What is this dual power? Alongside the Provisional Government, the government of the bourgeoisie, another government has arisen, so far weak and incipient, but undoubtedly a government that actually exists and is growing—the Soviets of Workers and Soldiers Deputies.
—V.I. Lenin, The Dual Power
Referring to the Menshevik/SR leaders of the soviets and their capitulations, Lenin adds:
They refuse to recognise the obvious truth that inasmuch as these Soviets exist, inasmuch as they are a power, we have in Russia a state of the type of the Paris Commune.
I have emphasised the words inasmuch as, for it is only an incipient power. By direct agreement with the bourgeois Provisional Government and by a series of actual concessions, it has itself surrendered and is surrendering its positions to the bourgeoisie.

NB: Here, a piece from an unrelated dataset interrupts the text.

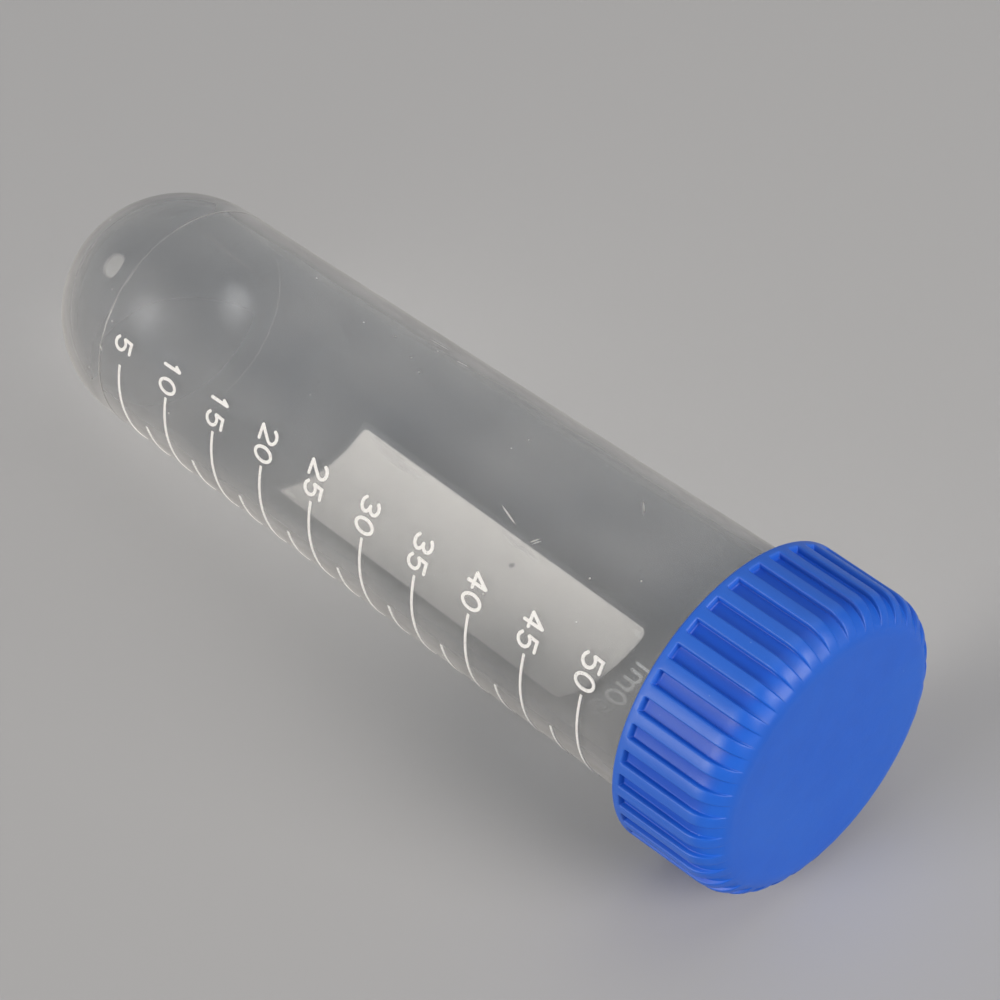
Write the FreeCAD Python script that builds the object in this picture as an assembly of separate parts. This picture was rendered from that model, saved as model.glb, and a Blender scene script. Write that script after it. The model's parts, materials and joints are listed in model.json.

In several instances, the soviets intervened and took actions which are normally the prerogative of the (bourgeois) state power. The first Minister of War in the Provisional Government, Guchkov, complained: The government, alas, has no real power; the troops, the railroads, the post and telegraph are in the hands of the Soviet. The simple fact is that the Provisional Government exists only so long as the Soviet permits it (quoted in Trotskys History). However, this did not alter the fact that the Provisional Government was bourgeois, that it was pursuing the imperialist war aims of the bourgeoisie, and that the economy of Russia was still operating on a capitalist basis. The Provisional Government sought to strangle the Soviet in order to exercise its state power unfettered. Please recall Lenins description of the Soviets as an incipient power. Dual power was inherently an unstable situation, during which the contending classes marshaled their forces for the confrontation which would decide which class would rule. In other words, it would take another revolution to put state power in the hands of the Soviets. And that is what would happen in October.